**Given exercise:**
Each line of the material below should be reproduced exactly.

-- start of Data --

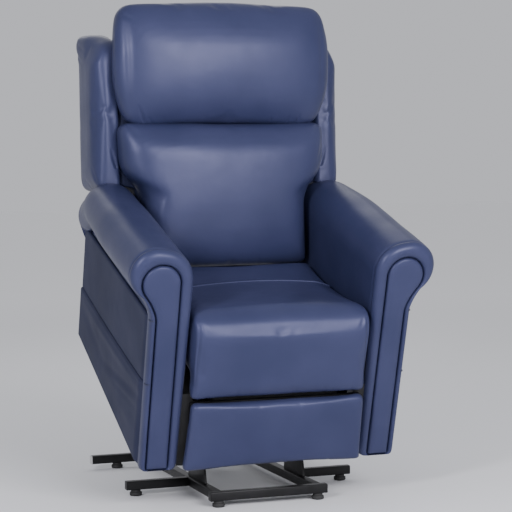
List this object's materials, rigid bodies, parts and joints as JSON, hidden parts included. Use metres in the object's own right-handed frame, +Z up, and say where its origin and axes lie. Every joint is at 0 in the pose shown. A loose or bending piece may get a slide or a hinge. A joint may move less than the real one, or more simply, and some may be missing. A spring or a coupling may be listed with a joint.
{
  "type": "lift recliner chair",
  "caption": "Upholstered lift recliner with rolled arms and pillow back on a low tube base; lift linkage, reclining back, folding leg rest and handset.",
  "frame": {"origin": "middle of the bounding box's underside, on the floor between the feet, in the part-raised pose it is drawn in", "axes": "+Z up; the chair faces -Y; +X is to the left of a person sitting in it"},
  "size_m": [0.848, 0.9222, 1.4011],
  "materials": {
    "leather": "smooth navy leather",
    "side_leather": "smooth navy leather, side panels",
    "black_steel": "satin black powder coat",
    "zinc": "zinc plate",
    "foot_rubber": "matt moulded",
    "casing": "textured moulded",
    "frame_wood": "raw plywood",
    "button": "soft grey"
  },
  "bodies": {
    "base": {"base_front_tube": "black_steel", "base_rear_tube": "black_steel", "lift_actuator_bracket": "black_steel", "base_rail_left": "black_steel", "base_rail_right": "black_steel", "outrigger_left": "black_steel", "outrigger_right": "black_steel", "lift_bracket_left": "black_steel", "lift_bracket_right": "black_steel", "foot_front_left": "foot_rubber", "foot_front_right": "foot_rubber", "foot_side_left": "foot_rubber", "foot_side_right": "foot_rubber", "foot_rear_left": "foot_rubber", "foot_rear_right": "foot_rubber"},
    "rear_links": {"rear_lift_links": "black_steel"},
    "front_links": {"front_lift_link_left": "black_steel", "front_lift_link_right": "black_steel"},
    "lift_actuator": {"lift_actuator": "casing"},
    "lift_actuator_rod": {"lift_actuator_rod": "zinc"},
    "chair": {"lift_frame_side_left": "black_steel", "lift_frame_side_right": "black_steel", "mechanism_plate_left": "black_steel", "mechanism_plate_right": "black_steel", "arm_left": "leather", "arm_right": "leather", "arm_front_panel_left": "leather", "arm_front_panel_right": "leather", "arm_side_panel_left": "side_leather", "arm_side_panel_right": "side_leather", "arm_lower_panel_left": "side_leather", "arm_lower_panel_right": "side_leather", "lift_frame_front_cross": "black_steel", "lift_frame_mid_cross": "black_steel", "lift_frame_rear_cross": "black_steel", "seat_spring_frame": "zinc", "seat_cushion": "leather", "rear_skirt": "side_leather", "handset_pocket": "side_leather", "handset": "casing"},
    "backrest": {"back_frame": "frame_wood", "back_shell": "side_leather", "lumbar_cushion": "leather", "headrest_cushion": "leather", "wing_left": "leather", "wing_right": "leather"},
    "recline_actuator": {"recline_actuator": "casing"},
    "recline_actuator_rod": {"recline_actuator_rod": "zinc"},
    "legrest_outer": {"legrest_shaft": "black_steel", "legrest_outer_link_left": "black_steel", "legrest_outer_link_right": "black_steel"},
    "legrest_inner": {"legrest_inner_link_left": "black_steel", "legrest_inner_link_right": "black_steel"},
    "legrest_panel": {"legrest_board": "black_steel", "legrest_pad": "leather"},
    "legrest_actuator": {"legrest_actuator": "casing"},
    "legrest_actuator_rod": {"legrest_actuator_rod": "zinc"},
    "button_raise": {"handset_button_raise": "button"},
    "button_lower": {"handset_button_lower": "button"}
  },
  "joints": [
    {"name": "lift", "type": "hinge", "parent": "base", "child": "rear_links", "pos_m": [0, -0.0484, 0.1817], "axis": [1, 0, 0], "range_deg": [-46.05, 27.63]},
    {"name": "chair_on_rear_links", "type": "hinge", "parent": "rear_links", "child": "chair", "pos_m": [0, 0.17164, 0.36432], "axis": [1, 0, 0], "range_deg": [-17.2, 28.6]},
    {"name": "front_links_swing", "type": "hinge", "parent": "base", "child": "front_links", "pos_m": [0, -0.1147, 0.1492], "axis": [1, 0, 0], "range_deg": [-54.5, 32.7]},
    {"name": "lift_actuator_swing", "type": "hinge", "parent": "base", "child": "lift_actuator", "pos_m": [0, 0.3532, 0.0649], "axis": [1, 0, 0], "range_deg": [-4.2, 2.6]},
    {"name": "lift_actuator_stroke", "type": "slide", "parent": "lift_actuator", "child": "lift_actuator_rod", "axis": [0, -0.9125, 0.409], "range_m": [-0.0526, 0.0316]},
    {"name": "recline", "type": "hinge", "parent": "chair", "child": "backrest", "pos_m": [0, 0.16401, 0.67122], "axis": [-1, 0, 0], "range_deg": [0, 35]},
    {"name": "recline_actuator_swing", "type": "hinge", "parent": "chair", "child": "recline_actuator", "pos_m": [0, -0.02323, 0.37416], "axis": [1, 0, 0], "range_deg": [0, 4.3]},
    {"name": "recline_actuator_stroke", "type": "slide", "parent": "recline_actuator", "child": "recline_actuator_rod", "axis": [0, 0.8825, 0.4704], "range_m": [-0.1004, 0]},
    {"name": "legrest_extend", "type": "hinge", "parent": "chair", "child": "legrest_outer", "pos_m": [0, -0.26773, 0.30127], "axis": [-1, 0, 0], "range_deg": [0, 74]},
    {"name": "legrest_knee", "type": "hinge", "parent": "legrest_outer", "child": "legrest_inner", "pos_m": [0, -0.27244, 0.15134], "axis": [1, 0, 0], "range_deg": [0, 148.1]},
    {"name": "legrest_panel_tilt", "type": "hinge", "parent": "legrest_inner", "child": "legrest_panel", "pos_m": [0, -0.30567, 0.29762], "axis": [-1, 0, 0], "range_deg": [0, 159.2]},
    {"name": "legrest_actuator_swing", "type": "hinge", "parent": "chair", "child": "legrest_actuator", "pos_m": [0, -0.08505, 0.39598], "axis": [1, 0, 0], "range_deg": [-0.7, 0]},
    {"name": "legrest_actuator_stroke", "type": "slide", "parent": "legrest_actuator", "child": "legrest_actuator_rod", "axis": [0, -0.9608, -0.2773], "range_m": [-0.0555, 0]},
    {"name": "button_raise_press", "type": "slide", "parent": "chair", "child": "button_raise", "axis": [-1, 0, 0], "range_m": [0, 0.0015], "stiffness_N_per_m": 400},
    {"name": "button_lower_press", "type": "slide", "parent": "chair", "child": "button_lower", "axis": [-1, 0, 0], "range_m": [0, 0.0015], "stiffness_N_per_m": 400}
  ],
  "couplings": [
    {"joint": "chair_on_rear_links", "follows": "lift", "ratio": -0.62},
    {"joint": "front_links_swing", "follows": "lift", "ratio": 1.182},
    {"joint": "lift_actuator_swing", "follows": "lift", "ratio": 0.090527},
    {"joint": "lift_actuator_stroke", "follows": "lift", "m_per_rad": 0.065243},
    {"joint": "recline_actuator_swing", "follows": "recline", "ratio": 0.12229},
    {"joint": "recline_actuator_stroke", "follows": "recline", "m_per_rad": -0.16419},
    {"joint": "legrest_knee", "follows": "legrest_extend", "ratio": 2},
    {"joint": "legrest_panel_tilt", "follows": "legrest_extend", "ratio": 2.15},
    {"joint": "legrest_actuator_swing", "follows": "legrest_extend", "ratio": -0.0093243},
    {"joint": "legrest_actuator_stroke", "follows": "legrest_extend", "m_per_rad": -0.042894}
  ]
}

-- end of Data --

**Solution for this problem:**
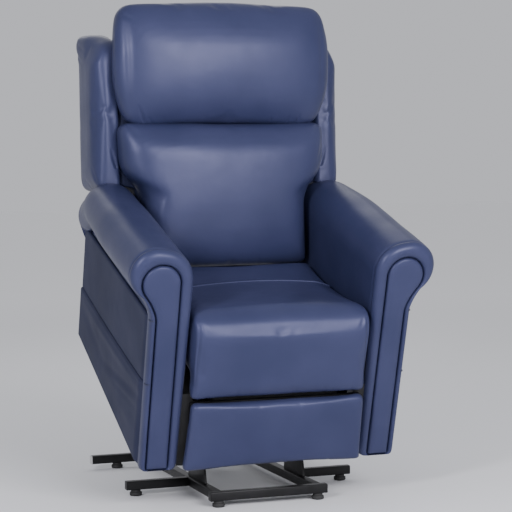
List this object's materials, rigid bodies, parts and joints as JSON, hidden parts included. Use metres in the object's own right-handed frame, +Z up, and say where its origin and axes lie. Every joint is at 0 in the pose shown. A loose or bending piece may get a slide or a hinge. A joint may move less than the real one, or more simply, and some may be missing. A spring or a coupling may be listed with a joint.
{
  "type": "lift recliner chair",
  "caption": "Upholstered lift recliner with rolled arms and pillow back on a low tube base; lift linkage, reclining back, folding leg rest and handset.",
  "frame": {"origin": "middle of the bounding box's underside, on the floor between the feet, in the part-raised pose it is drawn in", "axes": "+Z up; the chair faces -Y; +X is to the left of a person sitting in it"},
  "size_m": [0.848, 0.9222, 1.4011],
  "materials": {
    "leather": "smooth navy leather",
    "side_leather": "smooth navy leather, side panels",
    "black_steel": "satin black powder coat",
    "zinc": "zinc plate",
    "foot_rubber": "matt moulded",
    "casing": "textured moulded",
    "frame_wood": "raw plywood",
    "button": "soft grey"
  },
  "bodies": {
    "base": {"base_front_tube": "black_steel", "base_rear_tube": "black_steel", "lift_actuator_bracket": "black_steel", "base_rail_left": "black_steel", "base_rail_right": "black_steel", "outrigger_left": "black_steel", "outrigger_right": "black_steel", "lift_bracket_left": "black_steel", "lift_bracket_right": "black_steel", "foot_front_left": "foot_rubber", "foot_front_right": "foot_rubber", "foot_side_left": "foot_rubber", "foot_side_right": "foot_rubber", "foot_rear_left": "foot_rubber", "foot_rear_right": "foot_rubber"},
    "rear_links": {"rear_lift_links": "black_steel"},
    "front_links": {"front_lift_link_left": "black_steel", "front_lift_link_right": "black_steel"},
    "lift_actuator": {"lift_actuator": "casing"},
    "lift_actuator_rod": {"lift_actuator_rod": "zinc"},
    "chair": {"lift_frame_side_left": "black_steel", "lift_frame_side_right": "black_steel", "mechanism_plate_left": "black_steel", "mechanism_plate_right": "black_steel", "arm_left": "leather", "arm_right": "leather", "arm_front_panel_left": "leather", "arm_front_panel_right": "leather", "arm_side_panel_left": "side_leather", "arm_side_panel_right": "side_leather", "arm_lower_panel_left": "side_leather", "arm_lower_panel_right": "side_leather", "lift_frame_front_cross": "black_steel", "lift_frame_mid_cross": "black_steel", "lift_frame_rear_cross": "black_steel", "seat_spring_frame": "zinc", "seat_cushion": "leather", "rear_skirt": "side_leather", "handset_pocket": "side_leather", "handset": "casing"},
    "backrest": {"back_frame": "frame_wood", "back_shell": "side_leather", "lumbar_cushion": "leather", "headrest_cushion": "leather", "wing_left": "leather", "wing_right": "leather"},
    "recline_actuator": {"recline_actuator": "casing"},
    "recline_actuator_rod": {"recline_actuator_rod": "zinc"},
    "legrest_outer": {"legrest_shaft": "black_steel", "legrest_outer_link_left": "black_steel", "legrest_outer_link_right": "black_steel"},
    "legrest_inner": {"legrest_inner_link_left": "black_steel", "legrest_inner_link_right": "black_steel"},
    "legrest_panel": {"legrest_board": "black_steel", "legrest_pad": "leather"},
    "legrest_actuator": {"legrest_actuator": "casing"},
    "legrest_actuator_rod": {"legrest_actuator_rod": "zinc"},
    "button_raise": {"handset_button_raise": "button"},
    "button_lower": {"handset_button_lower": "button"}
  },
  "joints": [
    {"name": "lift", "type": "hinge", "parent": "base", "child": "rear_links", "pos_m": [0, -0.0484, 0.1817], "axis": [1, 0, 0], "range_deg": [-46.05, 27.63]},
    {"name": "chair_on_rear_links", "type": "hinge", "parent": "rear_links", "child": "chair", "pos_m": [0, 0.17164, 0.36432], "axis": [1, 0, 0], "range_deg": [-17.2, 28.6]},
    {"name": "front_links_swing", "type": "hinge", "parent": "base", "child": "front_links", "pos_m": [0, -0.1147, 0.1492], "axis": [1, 0, 0], "range_deg": [-54.5, 32.7]},
    {"name": "lift_actuator_swing", "type": "hinge", "parent": "base", "child": "lift_actuator", "pos_m": [0, 0.3532, 0.0649], "axis": [1, 0, 0], "range_deg": [-4.2, 2.6]},
    {"name": "lift_actuator_stroke", "type": "slide", "parent": "lift_actuator", "child": "lift_actuator_rod", "axis": [0, -0.9125, 0.409], "range_m": [-0.0526, 0.0316]},
    {"name": "recline", "type": "hinge", "parent": "chair", "child": "backrest", "pos_m": [0, 0.16401, 0.67122], "axis": [-1, 0, 0], "range_deg": [0, 35]},
    {"name": "recline_actuator_swing", "type": "hinge", "parent": "chair", "child": "recline_actuator", "pos_m": [0, -0.02323, 0.37416], "axis": [1, 0, 0], "range_deg": [0, 4.3]},
    {"name": "recline_actuator_stroke", "type": "slide", "parent": "recline_actuator", "child": "recline_actuator_rod", "axis": [0, 0.8825, 0.4704], "range_m": [-0.1004, 0]},
    {"name": "legrest_extend", "type": "hinge", "parent": "chair", "child": "legrest_outer", "pos_m": [0, -0.26773, 0.30127], "axis": [-1, 0, 0], "range_deg": [0, 74]},
    {"name": "legrest_knee", "type": "hinge", "parent": "legrest_outer", "child": "legrest_inner", "pos_m": [0, -0.27244, 0.15134], "axis": [1, 0, 0], "range_deg": [0, 148.1]},
    {"name": "legrest_panel_tilt", "type": "hinge", "parent": "legrest_inner", "child": "legrest_panel", "pos_m": [0, -0.30567, 0.29762], "axis": [-1, 0, 0], "range_deg": [0, 159.2]},
    {"name": "legrest_actuator_swing", "type": "hinge", "parent": "chair", "child": "legrest_actuator", "pos_m": [0, -0.08505, 0.39598], "axis": [1, 0, 0], "range_deg": [-0.7, 0]},
    {"name": "legrest_actuator_stroke", "type": "slide", "parent": "legrest_actuator", "child": "legrest_actuator_rod", "axis": [0, -0.9608, -0.2773], "range_m": [-0.0555, 0]},
    {"name": "button_raise_press", "type": "slide", "parent": "chair", "child": "button_raise", "axis": [-1, 0, 0], "range_m": [0, 0.0015], "stiffness_N_per_m": 400},
    {"name": "button_lower_press", "type": "slide", "parent": "chair", "child": "button_lower", "axis": [-1, 0, 0], "range_m": [0, 0.0015], "stiffness_N_per_m": 400}
  ],
  "couplings": [
    {"joint": "chair_on_rear_links", "follows": "lift", "ratio": -0.62},
    {"joint": "front_links_swing", "follows": "lift", "ratio": 1.182},
    {"joint": "lift_actuator_swing", "follows": "lift", "ratio": 0.090527},
    {"joint": "lift_actuator_stroke", "follows": "lift", "m_per_rad": 0.065243},
    {"joint": "recline_actuator_swing", "follows": "recline", "ratio": 0.12229},
    {"joint": "recline_actuator_stroke", "follows": "recline", "m_per_rad": -0.16419},
    {"joint": "legrest_knee", "follows": "legrest_extend", "ratio": 2},
    {"joint": "legrest_panel_tilt", "follows": "legrest_extend", "ratio": 2.15},
    {"joint": "legrest_actuator_swing", "follows": "legrest_extend", "ratio": -0.0093243},
    {"joint": "legrest_actuator_stroke", "follows": "legrest_extend", "m_per_rad": -0.042894}
  ]
}